*RECORDS FOR THE TASK*:
###

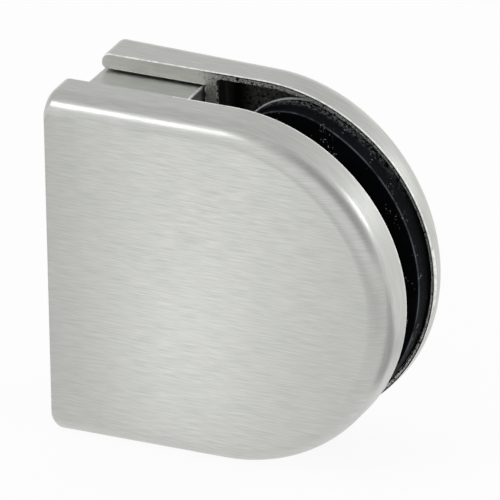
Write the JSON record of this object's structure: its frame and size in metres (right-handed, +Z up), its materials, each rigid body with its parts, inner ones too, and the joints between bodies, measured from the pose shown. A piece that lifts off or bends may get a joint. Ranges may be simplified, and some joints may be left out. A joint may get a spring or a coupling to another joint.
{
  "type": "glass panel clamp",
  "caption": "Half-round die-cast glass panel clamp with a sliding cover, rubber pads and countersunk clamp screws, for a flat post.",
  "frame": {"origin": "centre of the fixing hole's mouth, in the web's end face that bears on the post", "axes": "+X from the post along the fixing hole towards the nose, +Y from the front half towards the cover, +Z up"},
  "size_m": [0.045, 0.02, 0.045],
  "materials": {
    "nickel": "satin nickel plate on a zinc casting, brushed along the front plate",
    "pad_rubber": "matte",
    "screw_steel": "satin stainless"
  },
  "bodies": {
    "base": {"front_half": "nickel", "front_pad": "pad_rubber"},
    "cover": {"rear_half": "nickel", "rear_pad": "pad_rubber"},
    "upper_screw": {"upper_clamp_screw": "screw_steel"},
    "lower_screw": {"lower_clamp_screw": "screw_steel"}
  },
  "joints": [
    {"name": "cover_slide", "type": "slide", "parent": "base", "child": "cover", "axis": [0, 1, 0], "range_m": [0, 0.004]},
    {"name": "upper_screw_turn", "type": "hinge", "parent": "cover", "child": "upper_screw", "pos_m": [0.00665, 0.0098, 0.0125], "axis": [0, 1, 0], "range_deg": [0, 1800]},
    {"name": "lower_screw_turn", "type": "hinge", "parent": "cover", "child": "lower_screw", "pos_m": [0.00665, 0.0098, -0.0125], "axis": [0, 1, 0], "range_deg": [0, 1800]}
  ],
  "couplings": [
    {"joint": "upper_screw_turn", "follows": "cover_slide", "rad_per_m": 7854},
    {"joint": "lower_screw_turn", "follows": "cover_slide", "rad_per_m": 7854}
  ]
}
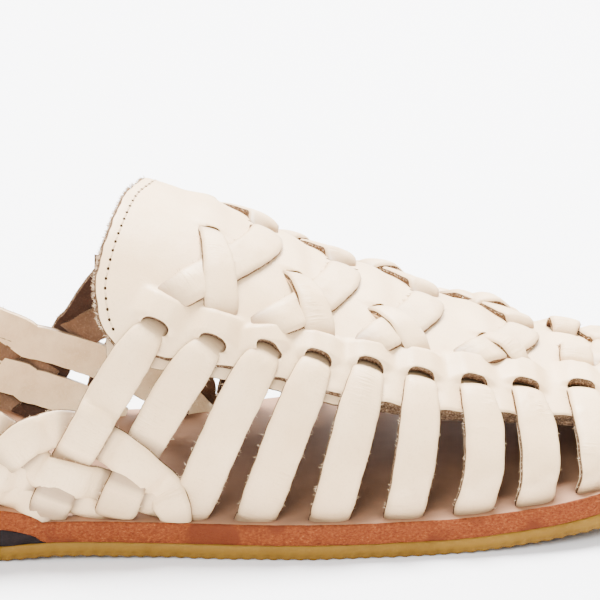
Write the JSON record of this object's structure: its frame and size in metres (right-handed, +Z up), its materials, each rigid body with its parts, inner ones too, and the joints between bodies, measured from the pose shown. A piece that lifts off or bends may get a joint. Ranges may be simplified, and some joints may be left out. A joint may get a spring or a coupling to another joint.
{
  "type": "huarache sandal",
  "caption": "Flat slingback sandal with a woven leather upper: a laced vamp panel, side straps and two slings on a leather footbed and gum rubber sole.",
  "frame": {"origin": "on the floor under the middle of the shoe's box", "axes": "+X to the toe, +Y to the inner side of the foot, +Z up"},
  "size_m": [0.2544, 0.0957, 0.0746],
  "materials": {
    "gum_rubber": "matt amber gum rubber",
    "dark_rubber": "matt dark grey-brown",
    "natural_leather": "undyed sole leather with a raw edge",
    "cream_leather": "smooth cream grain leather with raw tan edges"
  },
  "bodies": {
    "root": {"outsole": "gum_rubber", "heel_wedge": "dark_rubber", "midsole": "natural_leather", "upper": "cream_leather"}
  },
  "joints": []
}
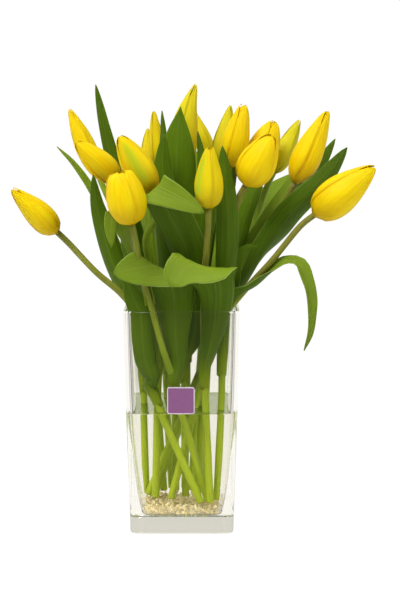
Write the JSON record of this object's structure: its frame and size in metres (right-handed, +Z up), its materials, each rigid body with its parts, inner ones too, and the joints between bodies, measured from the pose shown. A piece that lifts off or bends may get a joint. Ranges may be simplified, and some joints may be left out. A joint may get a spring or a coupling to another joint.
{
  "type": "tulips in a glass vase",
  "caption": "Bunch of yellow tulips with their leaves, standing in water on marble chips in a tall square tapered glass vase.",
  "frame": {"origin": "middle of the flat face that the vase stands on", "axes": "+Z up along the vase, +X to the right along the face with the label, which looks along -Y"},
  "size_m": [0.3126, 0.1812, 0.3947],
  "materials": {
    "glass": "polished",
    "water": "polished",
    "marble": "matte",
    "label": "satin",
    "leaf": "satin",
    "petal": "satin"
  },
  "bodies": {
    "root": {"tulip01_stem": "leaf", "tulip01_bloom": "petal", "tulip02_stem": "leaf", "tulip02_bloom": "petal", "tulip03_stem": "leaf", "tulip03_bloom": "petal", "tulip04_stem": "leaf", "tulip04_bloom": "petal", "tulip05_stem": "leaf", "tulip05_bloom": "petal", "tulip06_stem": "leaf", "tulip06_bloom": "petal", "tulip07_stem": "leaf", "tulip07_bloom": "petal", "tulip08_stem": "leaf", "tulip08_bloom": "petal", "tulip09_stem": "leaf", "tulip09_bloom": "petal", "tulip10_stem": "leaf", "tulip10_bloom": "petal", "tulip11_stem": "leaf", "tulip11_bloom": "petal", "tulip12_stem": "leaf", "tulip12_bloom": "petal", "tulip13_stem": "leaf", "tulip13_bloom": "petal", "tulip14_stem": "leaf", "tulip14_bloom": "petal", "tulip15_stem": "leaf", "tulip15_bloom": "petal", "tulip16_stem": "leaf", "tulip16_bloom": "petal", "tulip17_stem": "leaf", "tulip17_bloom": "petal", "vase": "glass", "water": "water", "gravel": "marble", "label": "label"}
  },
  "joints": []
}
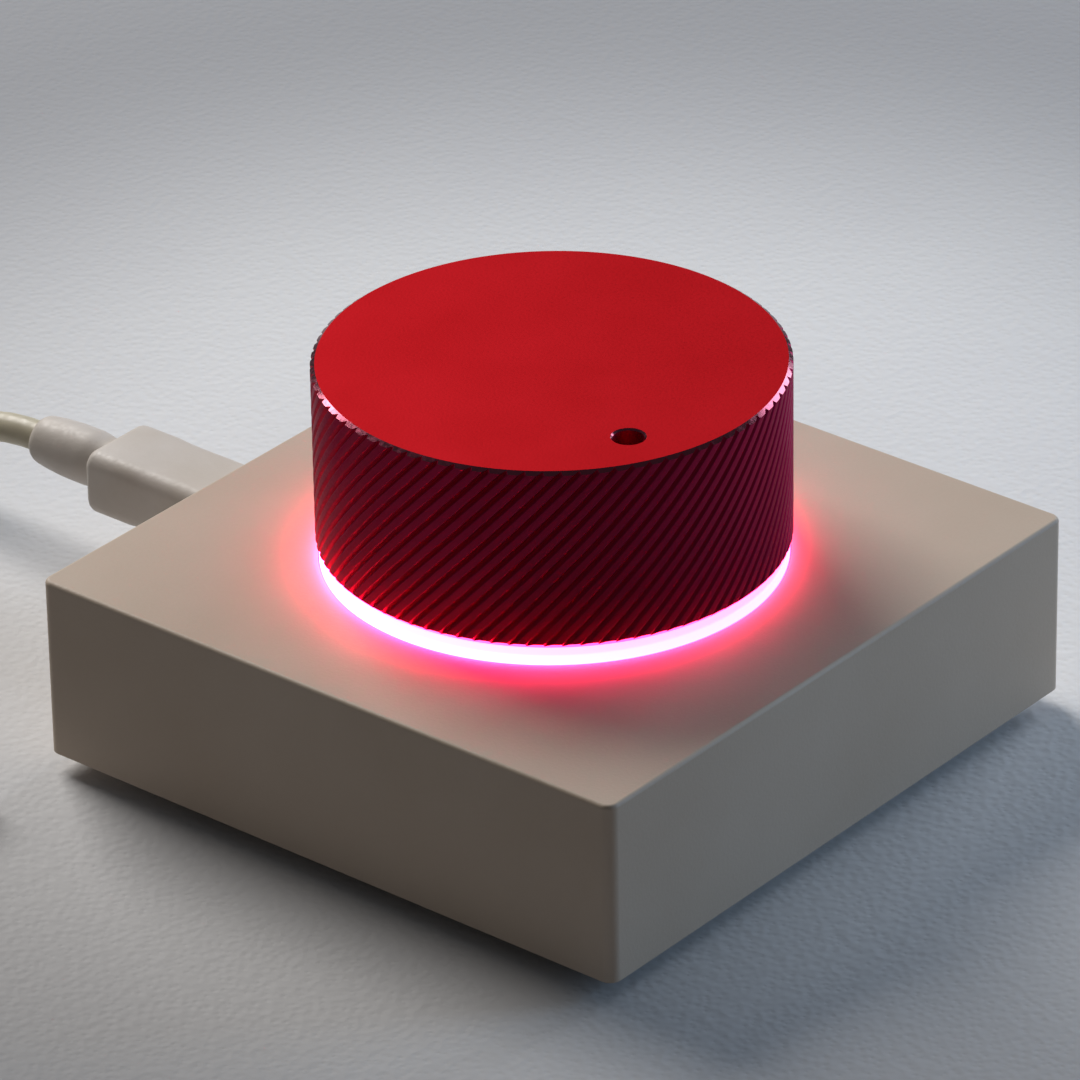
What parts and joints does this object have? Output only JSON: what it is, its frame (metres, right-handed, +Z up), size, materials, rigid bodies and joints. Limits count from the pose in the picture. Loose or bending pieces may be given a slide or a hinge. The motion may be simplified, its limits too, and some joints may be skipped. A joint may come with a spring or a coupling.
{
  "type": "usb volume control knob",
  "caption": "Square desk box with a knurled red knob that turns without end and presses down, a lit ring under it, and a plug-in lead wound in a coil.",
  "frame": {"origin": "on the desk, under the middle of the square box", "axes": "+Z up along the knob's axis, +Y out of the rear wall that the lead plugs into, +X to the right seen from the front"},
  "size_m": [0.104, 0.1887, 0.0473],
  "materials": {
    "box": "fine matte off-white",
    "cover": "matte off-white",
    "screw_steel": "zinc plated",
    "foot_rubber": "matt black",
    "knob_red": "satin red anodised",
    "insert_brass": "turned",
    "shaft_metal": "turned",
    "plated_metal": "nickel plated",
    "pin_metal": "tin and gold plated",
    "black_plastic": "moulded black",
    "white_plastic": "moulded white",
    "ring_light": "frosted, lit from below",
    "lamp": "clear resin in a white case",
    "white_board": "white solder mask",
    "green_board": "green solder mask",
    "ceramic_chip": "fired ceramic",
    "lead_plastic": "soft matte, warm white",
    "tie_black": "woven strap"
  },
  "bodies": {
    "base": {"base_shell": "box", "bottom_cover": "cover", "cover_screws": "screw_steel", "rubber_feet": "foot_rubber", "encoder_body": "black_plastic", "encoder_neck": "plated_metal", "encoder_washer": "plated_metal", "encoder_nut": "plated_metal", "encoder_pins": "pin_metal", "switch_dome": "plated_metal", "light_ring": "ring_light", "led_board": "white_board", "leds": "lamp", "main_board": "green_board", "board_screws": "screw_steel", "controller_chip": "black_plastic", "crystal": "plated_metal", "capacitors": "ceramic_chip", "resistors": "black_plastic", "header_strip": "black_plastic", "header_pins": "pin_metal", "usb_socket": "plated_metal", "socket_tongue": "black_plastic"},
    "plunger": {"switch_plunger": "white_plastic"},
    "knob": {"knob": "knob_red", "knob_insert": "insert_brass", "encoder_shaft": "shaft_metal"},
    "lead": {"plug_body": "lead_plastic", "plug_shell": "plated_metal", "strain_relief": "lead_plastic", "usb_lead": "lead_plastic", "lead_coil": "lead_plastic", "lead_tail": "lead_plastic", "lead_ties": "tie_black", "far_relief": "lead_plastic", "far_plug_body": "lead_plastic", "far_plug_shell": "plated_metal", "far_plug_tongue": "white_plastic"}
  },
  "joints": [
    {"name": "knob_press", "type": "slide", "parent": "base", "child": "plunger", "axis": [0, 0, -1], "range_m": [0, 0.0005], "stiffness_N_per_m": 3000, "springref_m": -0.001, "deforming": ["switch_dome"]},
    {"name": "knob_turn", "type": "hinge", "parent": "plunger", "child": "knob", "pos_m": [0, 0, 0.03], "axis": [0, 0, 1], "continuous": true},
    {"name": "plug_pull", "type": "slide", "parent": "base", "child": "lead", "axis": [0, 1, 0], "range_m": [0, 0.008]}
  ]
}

###

*REQUIREMENTS*: Write every line of the material above again, exactly.

*RESPONSE TO THE EXERCISE*:
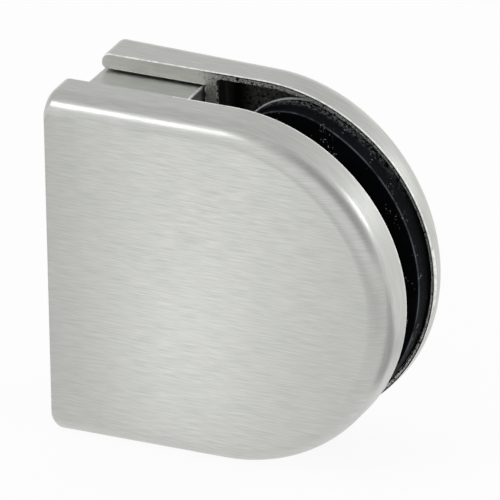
Write the JSON record of this object's structure: its frame and size in metres (right-handed, +Z up), its materials, each rigid body with its parts, inner ones too, and the joints between bodies, measured from the pose shown. A piece that lifts off or bends may get a joint. Ranges may be simplified, and some joints may be left out. A joint may get a spring or a coupling to another joint.
{
  "type": "glass panel clamp",
  "caption": "Half-round die-cast glass panel clamp with a sliding cover, rubber pads and countersunk clamp screws, for a flat post.",
  "frame": {"origin": "centre of the fixing hole's mouth, in the web's end face that bears on the post", "axes": "+X from the post along the fixing hole towards the nose, +Y from the front half towards the cover, +Z up"},
  "size_m": [0.045, 0.02, 0.045],
  "materials": {
    "nickel": "satin nickel plate on a zinc casting, brushed along the front plate",
    "pad_rubber": "matte",
    "screw_steel": "satin stainless"
  },
  "bodies": {
    "base": {"front_half": "nickel", "front_pad": "pad_rubber"},
    "cover": {"rear_half": "nickel", "rear_pad": "pad_rubber"},
    "upper_screw": {"upper_clamp_screw": "screw_steel"},
    "lower_screw": {"lower_clamp_screw": "screw_steel"}
  },
  "joints": [
    {"name": "cover_slide", "type": "slide", "parent": "base", "child": "cover", "axis": [0, 1, 0], "range_m": [0, 0.004]},
    {"name": "upper_screw_turn", "type": "hinge", "parent": "cover", "child": "upper_screw", "pos_m": [0.00665, 0.0098, 0.0125], "axis": [0, 1, 0], "range_deg": [0, 1800]},
    {"name": "lower_screw_turn", "type": "hinge", "parent": "cover", "child": "lower_screw", "pos_m": [0.00665, 0.0098, -0.0125], "axis": [0, 1, 0], "range_deg": [0, 1800]}
  ],
  "couplings": [
    {"joint": "upper_screw_turn", "follows": "cover_slide", "rad_per_m": 7854},
    {"joint": "lower_screw_turn", "follows": "cover_slide", "rad_per_m": 7854}
  ]
}
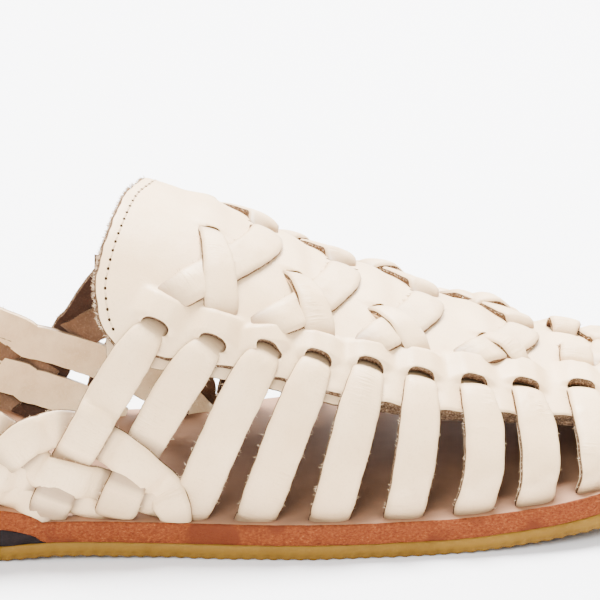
Write the JSON record of this object's structure: its frame and size in metres (right-handed, +Z up), its materials, each rigid body with its parts, inner ones too, and the joints between bodies, measured from the pose shown. A piece that lifts off or bends may get a joint. Ranges may be simplified, and some joints may be left out. A joint may get a spring or a coupling to another joint.
{
  "type": "huarache sandal",
  "caption": "Flat slingback sandal with a woven leather upper: a laced vamp panel, side straps and two slings on a leather footbed and gum rubber sole.",
  "frame": {"origin": "on the floor under the middle of the shoe's box", "axes": "+X to the toe, +Y to the inner side of the foot, +Z up"},
  "size_m": [0.2544, 0.0957, 0.0746],
  "materials": {
    "gum_rubber": "matt amber gum rubber",
    "dark_rubber": "matt dark grey-brown",
    "natural_leather": "undyed sole leather with a raw edge",
    "cream_leather": "smooth cream grain leather with raw tan edges"
  },
  "bodies": {
    "root": {"outsole": "gum_rubber", "heel_wedge": "dark_rubber", "midsole": "natural_leather", "upper": "cream_leather"}
  },
  "joints": []
}
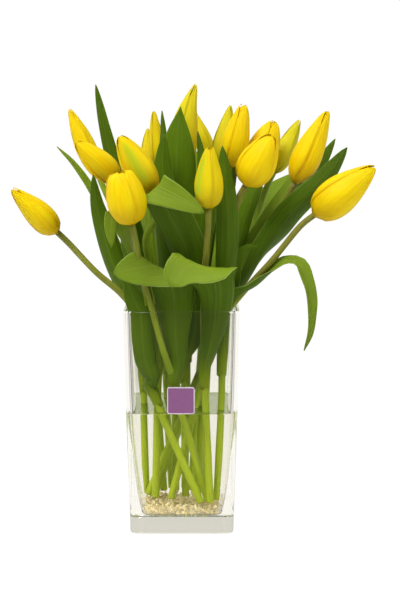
Write the JSON record of this object's structure: its frame and size in metres (right-handed, +Z up), its materials, each rigid body with its parts, inner ones too, and the joints between bodies, measured from the pose shown. A piece that lifts off or bends may get a joint. Ranges may be simplified, and some joints may be left out. A joint may get a spring or a coupling to another joint.
{
  "type": "tulips in a glass vase",
  "caption": "Bunch of yellow tulips with their leaves, standing in water on marble chips in a tall square tapered glass vase.",
  "frame": {"origin": "middle of the flat face that the vase stands on", "axes": "+Z up along the vase, +X to the right along the face with the label, which looks along -Y"},
  "size_m": [0.3126, 0.1812, 0.3947],
  "materials": {
    "glass": "polished",
    "water": "polished",
    "marble": "matte",
    "label": "satin",
    "leaf": "satin",
    "petal": "satin"
  },
  "bodies": {
    "root": {"tulip01_stem": "leaf", "tulip01_bloom": "petal", "tulip02_stem": "leaf", "tulip02_bloom": "petal", "tulip03_stem": "leaf", "tulip03_bloom": "petal", "tulip04_stem": "leaf", "tulip04_bloom": "petal", "tulip05_stem": "leaf", "tulip05_bloom": "petal", "tulip06_stem": "leaf", "tulip06_bloom": "petal", "tulip07_stem": "leaf", "tulip07_bloom": "petal", "tulip08_stem": "leaf", "tulip08_bloom": "petal", "tulip09_stem": "leaf", "tulip09_bloom": "petal", "tulip10_stem": "leaf", "tulip10_bloom": "petal", "tulip11_stem": "leaf", "tulip11_bloom": "petal", "tulip12_stem": "leaf", "tulip12_bloom": "petal", "tulip13_stem": "leaf", "tulip13_bloom": "petal", "tulip14_stem": "leaf", "tulip14_bloom": "petal", "tulip15_stem": "leaf", "tulip15_bloom": "petal", "tulip16_stem": "leaf", "tulip16_bloom": "petal", "tulip17_stem": "leaf", "tulip17_bloom": "petal", "vase": "glass", "water": "water", "gravel": "marble", "label": "label"}
  },
  "joints": []
}
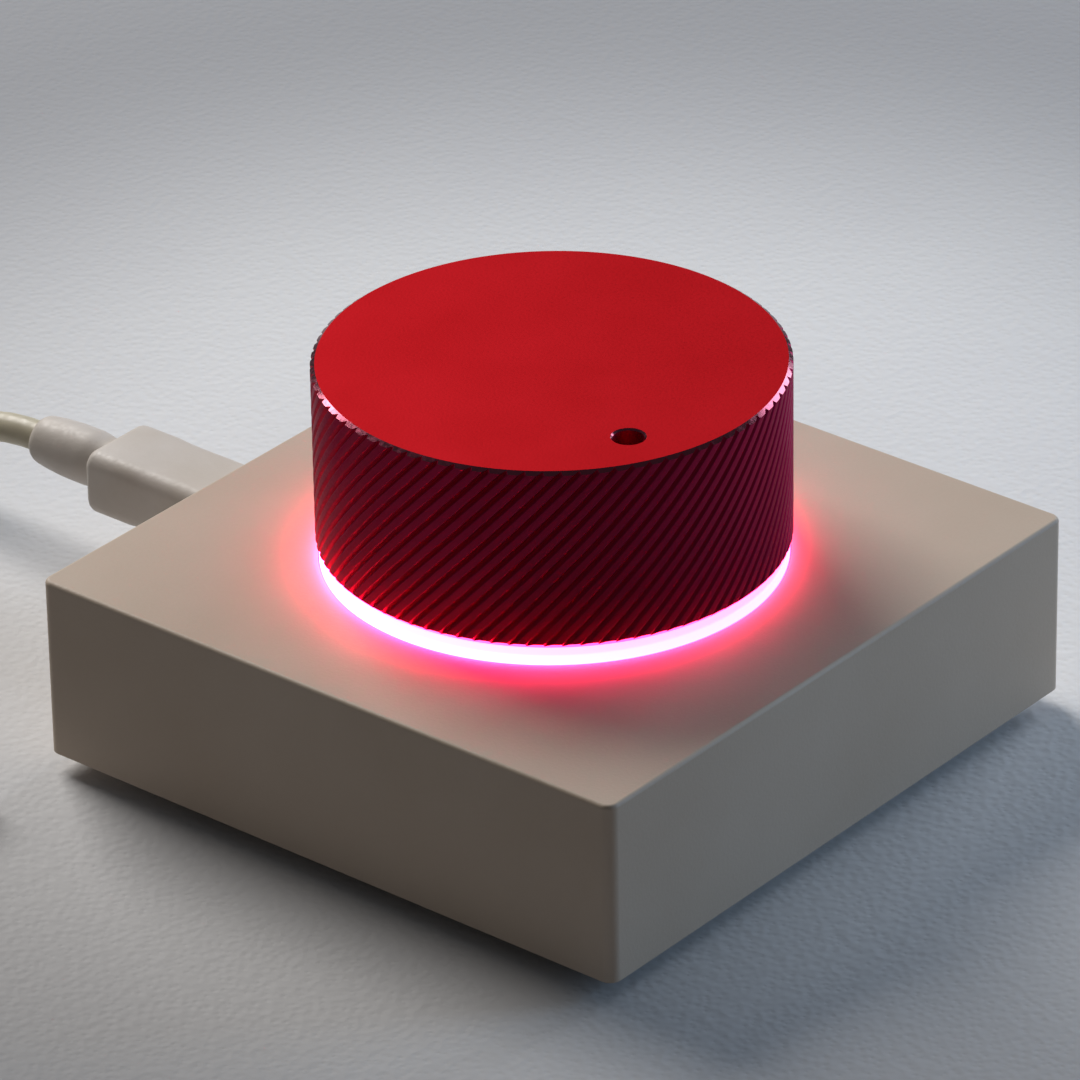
What parts and joints does this object have? Output only JSON: what it is, its frame (metres, right-handed, +Z up), size, materials, rigid bodies and joints. Limits count from the pose in the picture. Loose or bending pieces may be given a slide or a hinge. The motion may be simplified, its limits too, and some joints may be skipped. A joint may come with a spring or a coupling.
{
  "type": "usb volume control knob",
  "caption": "Square desk box with a knurled red knob that turns without end and presses down, a lit ring under it, and a plug-in lead wound in a coil.",
  "frame": {"origin": "on the desk, under the middle of the square box", "axes": "+Z up along the knob's axis, +Y out of the rear wall that the lead plugs into, +X to the right seen from the front"},
  "size_m": [0.104, 0.1887, 0.0473],
  "materials": {
    "box": "fine matte off-white",
    "cover": "matte off-white",
    "screw_steel": "zinc plated",
    "foot_rubber": "matt black",
    "knob_red": "satin red anodised",
    "insert_brass": "turned",
    "shaft_metal": "turned",
    "plated_metal": "nickel plated",
    "pin_metal": "tin and gold plated",
    "black_plastic": "moulded black",
    "white_plastic": "moulded white",
    "ring_light": "frosted, lit from below",
    "lamp": "clear resin in a white case",
    "white_board": "white solder mask",
    "green_board": "green solder mask",
    "ceramic_chip": "fired ceramic",
    "lead_plastic": "soft matte, warm white",
    "tie_black": "woven strap"
  },
  "bodies": {
    "base": {"base_shell": "box", "bottom_cover": "cover", "cover_screws": "screw_steel", "rubber_feet": "foot_rubber", "encoder_body": "black_plastic", "encoder_neck": "plated_metal", "encoder_washer": "plated_metal", "encoder_nut": "plated_metal", "encoder_pins": "pin_metal", "switch_dome": "plated_metal", "light_ring": "ring_light", "led_board": "white_board", "leds": "lamp", "main_board": "green_board", "board_screws": "screw_steel", "controller_chip": "black_plastic", "crystal": "plated_metal", "capacitors": "ceramic_chip", "resistors": "black_plastic", "header_strip": "black_plastic", "header_pins": "pin_metal", "usb_socket": "plated_metal", "socket_tongue": "black_plastic"},
    "plunger": {"switch_plunger": "white_plastic"},
    "knob": {"knob": "knob_red", "knob_insert": "insert_brass", "encoder_shaft": "shaft_metal"},
    "lead": {"plug_body": "lead_plastic", "plug_shell": "plated_metal", "strain_relief": "lead_plastic", "usb_lead": "lead_plastic", "lead_coil": "lead_plastic", "lead_tail": "lead_plastic", "lead_ties": "tie_black", "far_relief": "lead_plastic", "far_plug_body": "lead_plastic", "far_plug_shell": "plated_metal", "far_plug_tongue": "white_plastic"}
  },
  "joints": [
    {"name": "knob_press", "type": "slide", "parent": "base", "child": "plunger", "axis": [0, 0, -1], "range_m": [0, 0.0005], "stiffness_N_per_m": 3000, "springref_m": -0.001, "deforming": ["switch_dome"]},
    {"name": "knob_turn", "type": "hinge", "parent": "plunger", "child": "knob", "pos_m": [0, 0, 0.03], "axis": [0, 0, 1], "continuous": true},
    {"name": "plug_pull", "type": "slide", "parent": "base", "child": "lead", "axis": [0, 1, 0], "range_m": [0, 0.008]}
  ]
}